Atmospheric Conditions

Temperature impacts the speed of sound. It also potentially impacts if your ammo is considered subsonic or supersonic. The speed of sound changes with the temperature. When the air is a freezing 32°F, the speed of sound drops to 1,086 fps as a result. If the temperature warms up, the speed of sound increases. So, a round that’s near that 1,100 mark could one day be supersonic and be considered subsonic the next — if the temperature changes.

Barrel Length

Barrel length can also spell the difference between subsonic vs. supersonic performance. A .22 LR cartridge with a subsonic muzzle velocity in a handgun can easily become supersonic when it is fired in a rifle. That’s because a longer barrel gives propellant gas more time to push against and accelerate the bullet.

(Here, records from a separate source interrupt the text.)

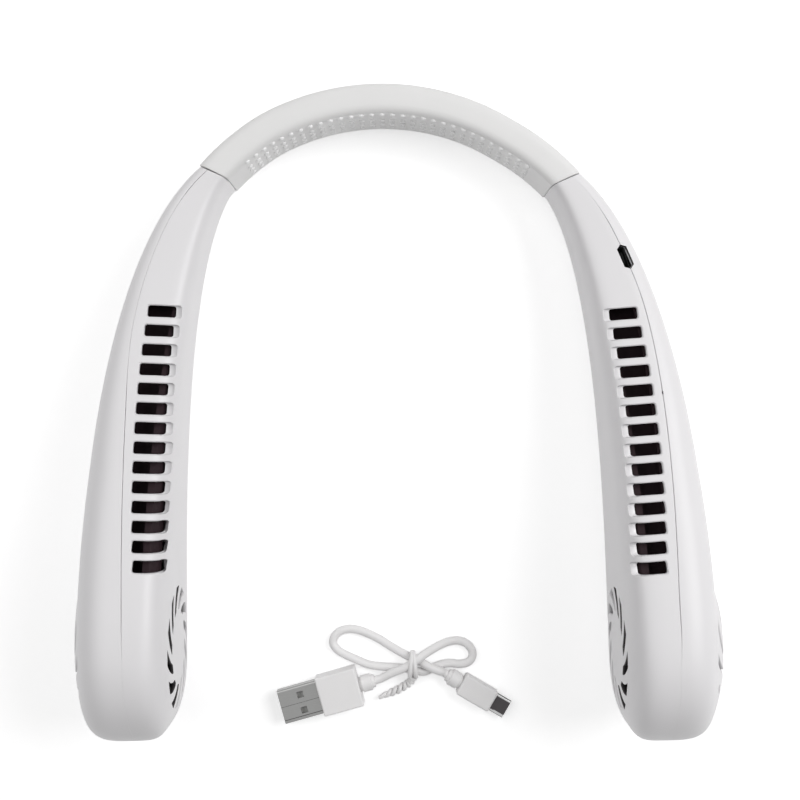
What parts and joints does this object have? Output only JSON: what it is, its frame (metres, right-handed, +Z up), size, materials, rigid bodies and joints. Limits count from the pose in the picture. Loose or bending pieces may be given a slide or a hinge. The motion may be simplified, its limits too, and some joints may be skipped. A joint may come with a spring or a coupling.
{
  "type": "neck fan",
  "caption": "Wearable U-shaped bladeless neck fan: soft neck band, two hollow arms with air slots, blower in each head, swirl inlets, charging port and cable.",
  "frame": {"origin": "centre of the footprint of the fan as it lies flat, on the surface it lies on", "axes": "+X to the right seen from above with the neck band at the back, +Y towards the back of the neck band, +Z up, the way the air slots face as it lies flat"},
  "size_m": [0.2142, 0.2198, 0.06],
  "materials": {
    "shell": "smooth moulded plastic with a soft satin gloss",
    "sleeve": "matt silicone with rows of raised dots on the inner side",
    "steel": "plain steel",
    "wire": "smooth wire insulation",
    "duct": "dark moulded plastic",
    "cell": "aluminium can in a thin film sleeve",
    "motor_plastic": "moulded plastic",
    "copper": "enamelled copper winding",
    "magnet": "plain ferrite",
    "wheel": "moulded plastic",
    "board": "green circuit board with solder mask",
    "button": "smooth moulded plastic",
    "light": "clear light guide",
    "plug_steel": "nickel-plated sheet steel",
    "cable": "smooth moulded cable jacket",
    "tie": "thin plastic-coated wire"
  },
  "bodies": {
    "neck_band": {"neck_sleeve_middle": "sleeve", "flex_core_middle": "steel", "band_wires_middle": "wire", "usb_a_shell": "plug_steel", "usb_a_tongue": "motor_plastic", "usb_a_grip": "cable", "charging_cord": "cable", "micro_usb_grip": "cable", "micro_usb_shell": "plug_steel", "twist_tie": "tie"},
    "left_arm": {"neck_sleeve_left": "sleeve", "flex_core_left": "steel", "band_wires_left": "wire", "left_inner_shell": "shell", "left_outer_shell": "shell", "left_outer_grille": "shell", "left_air_duct": "duct", "left_fan_scroll": "duct", "left_battery": "cell", "left_motor_base": "motor_plastic", "left_stator_core": "steel", "left_motor_coils": "copper", "left_motor_screws": "steel"},
    "right_arm": {"neck_sleeve_right": "sleeve", "flex_core_right": "steel", "band_wires_right": "wire", "right_inner_shell": "shell", "right_outer_shell": "shell", "right_outer_grille": "shell", "right_air_duct": "duct", "right_fan_scroll": "duct", "right_battery": "cell", "right_motor_base": "motor_plastic", "right_stator_core": "steel", "right_motor_coils": "copper", "right_motor_screws": "steel", "circuit_board": "board", "micro_usb_socket": "steel", "tact_switch": "motor_plastic", "battery_lights": "light"},
    "left_rotor": {"left_rotor_cup": "steel", "left_ring_magnet": "magnet", "left_blower_wheel": "wheel"},
    "right_rotor": {"right_rotor_cup": "steel", "right_ring_magnet": "magnet", "right_blower_wheel": "wheel"},
    "power_button": {"power_button": "button"}
  },
  "joints": [
    {"name": "left_arm_flex", "type": "hinge", "parent": "neck_band", "child": "left_arm", "pos_m": [-0.03996, 0.09573, 0.014], "axis": [0, 0, -1], "range_deg": [-5, 25], "stiffness_Nm_per_rad": 0.6},
    {"name": "right_arm_flex", "type": "hinge", "parent": "neck_band", "child": "right_arm", "pos_m": [0.03996, 0.09224, 0.014], "axis": [0, 0, 1], "range_deg": [-5, 25], "stiffness_Nm_per_rad": 0.6},
    {"name": "left_blower_spin", "type": "hinge", "parent": "left_arm", "child": "left_rotor", "pos_m": [-0.08796, -0.07635, 0.03], "axis": [-1, 0, 0], "continuous": true},
    {"name": "right_blower_spin", "type": "hinge", "parent": "right_arm", "child": "right_rotor", "pos_m": [0.08796, -0.07984, 0.03], "axis": [1, 0, 0], "continuous": true},
    {"name": "power_button_press", "type": "slide", "parent": "right_arm", "child": "power_button", "axis": [-0.955, -0.2965, 0], "range_m": [0, 0.0005], "stiffness_N_per_m": 1500}
  ]
}
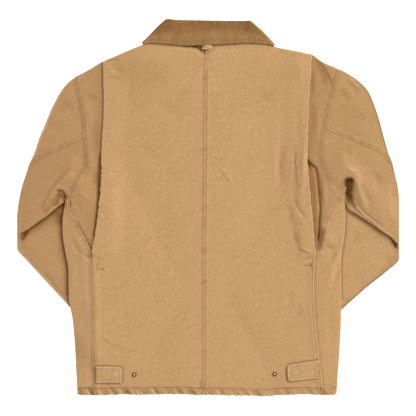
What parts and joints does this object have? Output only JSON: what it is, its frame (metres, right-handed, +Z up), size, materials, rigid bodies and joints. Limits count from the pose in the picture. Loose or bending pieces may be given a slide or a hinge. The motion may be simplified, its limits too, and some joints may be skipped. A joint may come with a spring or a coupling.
{
  "type": "barn jacket",
  "caption": "Unlined barn jacket of washed cotton duck laid flat on its front, back upwards, with pleated back, bent sleeves, corduroy collar, hanger loop and hem tabs.",
  "frame": {"origin": "centre of the overall box at its lowest face, on the surface that the jacket lies on", "axes": "+Z up through the back, +Y from the hem to the collar, +X to the wearer's right sleeve"},
  "size_m": [0.8223, 0.8038, 0.0143],
  "materials": {
    "duck": "washed cotton duck, matt",
    "corduroy": "cotton corduroy, fine wale, soft nap",
    "thread": "spun sewing thread",
    "snap_brass": "antiqued, dull"
  },
  "bodies": {
    "root": {"front_left": "duck", "front_right": "duck", "side_back_left": "duck", "side_back_right": "duck", "back_left": "duck", "back_right": "duck", "top_sleeve_left": "duck", "top_sleeve_right": "duck", "under_sleeve_left": "duck", "under_sleeve_right": "duck", "forearm_left": "duck", "forearm_right": "duck", "collar": "corduroy", "hanger_loop": "duck", "hem_tab_left": "duck", "hem_tab_right": "duck", "snap_stud_left": "snap_brass", "snap_stud_right": "snap_brass", "front_snap_1": "snap_brass", "front_snap_2": "snap_brass", "front_snap_3": "snap_brass", "front_snap_4": "snap_brass", "front_snap_5": "snap_brass"}
  },
  "joints": []
}
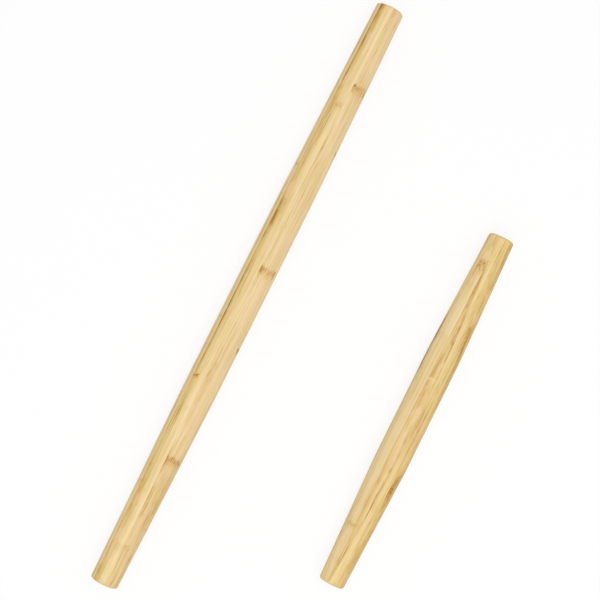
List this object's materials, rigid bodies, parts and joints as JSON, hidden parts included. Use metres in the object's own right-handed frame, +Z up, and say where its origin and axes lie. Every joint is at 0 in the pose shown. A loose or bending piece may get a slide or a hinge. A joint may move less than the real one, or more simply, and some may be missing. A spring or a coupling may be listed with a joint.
{
  "type": "french rolling pin set",
  "caption": "Handle-less tapered rolling pins, a long one and a short one, each turned from a blank of glued bamboo strips.",
  "frame": {"origin": "centre of the footprint of the two pins, on the surface that they lie on", "axes": "+X along both pins, towards the ends at the top of the picture; +Y from the short pin to the long pin; +Z up"},
  "size_m": [0.5, 0.185, 0.027],
  "materials": {
    "bamboo_tan": "oiled satin",
    "bamboo_cream": "oiled satin",
    "bamboo_amber": "oiled satin"
  },
  "bodies": {
    "long_pin": {"long_crown_strip": "bamboo_tan", "long_shoulder_strip_left": "bamboo_cream", "long_shoulder_strip_right": "bamboo_amber", "long_upper_core_strip_left": "bamboo_amber", "long_upper_core_strip_right": "bamboo_tan", "long_lower_core_strip_left": "bamboo_tan", "long_lower_core_strip_right": "bamboo_cream", "long_belly_strip_left": "bamboo_cream", "long_belly_strip_right": "bamboo_tan", "long_sole_strip": "bamboo_tan"},
    "short_pin": {"short_crown_strip_left": "bamboo_cream", "short_crown_strip_right": "bamboo_tan", "short_shoulder_strip_left": "bamboo_amber", "short_shoulder_strip_right": "bamboo_cream", "short_upper_core_strip_left": "bamboo_cream", "short_upper_core_strip_right": "bamboo_amber", "short_lower_core_strip_left": "bamboo_tan", "short_lower_core_strip_right": "bamboo_cream", "short_belly_strip_left": "bamboo_amber", "short_belly_strip_right": "bamboo_tan", "short_sole_strip_left": "bamboo_cream", "short_sole_strip_right": "bamboo_tan"}
  },
  "joints": [
    {"name": "short_pin_lift", "type": "slide", "parent": "long_pin", "child": "short_pin", "axis": [0, 0, 1], "range_m": [0, 0.06]}
  ]
}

Variations in Ammo Manufacturing

Finally, a cartridge’s advertised muzzle velocity is seldom the one it will actually deliver. Slight variations during manufacturing cause cartridges from the same lot of ammo to exhibit significantly different muzzle velocities. Increasing barrel temperature resulting from repeated fire will impact muzzle velocity as well. That’s why ammo with an advertised muzzle velocity of 1,125 fps is likely to treat the shooter to both subsonic and supersonic performance.

Now that you’ve got a grasp of subsonic vs. supersonic ammo, let’s look at the pros and cons of each. When do you want subsonic ammo – and when do you want supersonic?

Supersonic Ammo Advantages

a box of winchester super speed hp and fiocchi high velocity .22lr

By definition, supersonic ammo has a higher muzzle velocity than subsonic. A faster-moving bullet offers two advantages: a flatter trajectory, and greater striking energy.

Gravity is constant. If two bullets fly through the air for a span of one second, gravity will pull both bullets the same distance downward. But what if one of those bullets is traveling at a higher velocity? It would cover a longer distance within the same amount of time, all while exhibiting the same degree of bullet drop. In other words, the faster bullet follows a flatter overall trajectory.

A flatter trajectory doesn’t necessarily improve accuracy, although shooters frequently find it easier to line up shots when they don’t have to take as much bullet drop into consideration.

Striking energy is a product of two variables: velocity, and bullet weight. (It’s the same principle of physics that explains why you’d rather get hit with a bat when it’s swung by a preschooler instead of Mark McGuire when he’s angry.)

If two bullets of the same weight are traveling at different velocities and strike their targets at the same distance, the bullet with the higher velocity will transfer greater kinetic energy to its target. While many other factors determine a bullet’s efficacy for self-defense (e.g. shot placement), a higher-velocity bullet does typically have greater capacity to inflict damage to its target.

Subsonic Ammo Advantages

a man shooting a .22lr bolt gun with a suppressor using subsonic ammo
A shooter at a NRL22 match shooting a supressed .22LR rifle with a suppressor.

It sounds like supersonic ammo wins the day, doesn’t it? Not exactly. While a lower-velocity bullet does exhibit more pronounced drop and arrive at its target with less kinetic energy, it also offers the distinct advantage of quieter performance.

You’re probably already aware of the phenomenon known as a sonic boom. When a jet breaks the sound barrier (at which instant its velocity transitions from subsonic to supersonic), it sends out a blast of extremely loud sound waves. Likewise, when a bullet breaks the sound barrier, it issues a sharp cracking report.

Subsonic ammo prevents the distinctive “crack” entirely. That’s why it’s preferred when subtler performance is desired, such as by a shooter who wants to conserve their hearing if they ever have to fire in self-defense while they’re indoors. It’s also why subsonic ammo is recommended for firearms with suppressors: it makes the suppressor’s job easier by giving it less sound to muffle.

There are a couple of downsides to subsonic ammo. First, because it is a heavier bullet traveling at a slower velocity, it does not have the stability to make accurate long-distance shots. In AR-15s and other semi-auto rifles, subsonic rounds have trouble getting enough pressure to make the rifle run reliably.

Not All Ammo Can Be Both Supersonic and Subsonic

a box of hornady subsonic .300 blackout ammo
Hornady Subsonic .300 Blackout ammo.

Some rounds are available both as supersonic or subsonic. .300 AAC Blackout ammo is popular for its subsonic performance, but plenty of supersonic options are also available. Subsonic .22 LR is popular for match shooting, while varmint hunters prefer supersonic .22 LR. When it has a 147 grain bullet, a 9mm cartridge is subsonic. When its bullet is lighter at 115 grains, it is supersonic.

Not all cartridges can be subsonic. You’ll never find a subsonic .22-250 Rem or .17 Rem, and subsonic 5.56×45 and .308 Win are both somewhat unusual specialty items. On the flip side, many rounds are traditionally subsonic, such as .38 Special, .45 ACP and .45 Long Colt. Though, all of these have supersonic variants with abnormally lightweight bullets.

The best way to understand the differences between supersonic and subsonic ammo? That’s easy: give both a college try. This is conveniently also the only way to be sure of which one you prefer!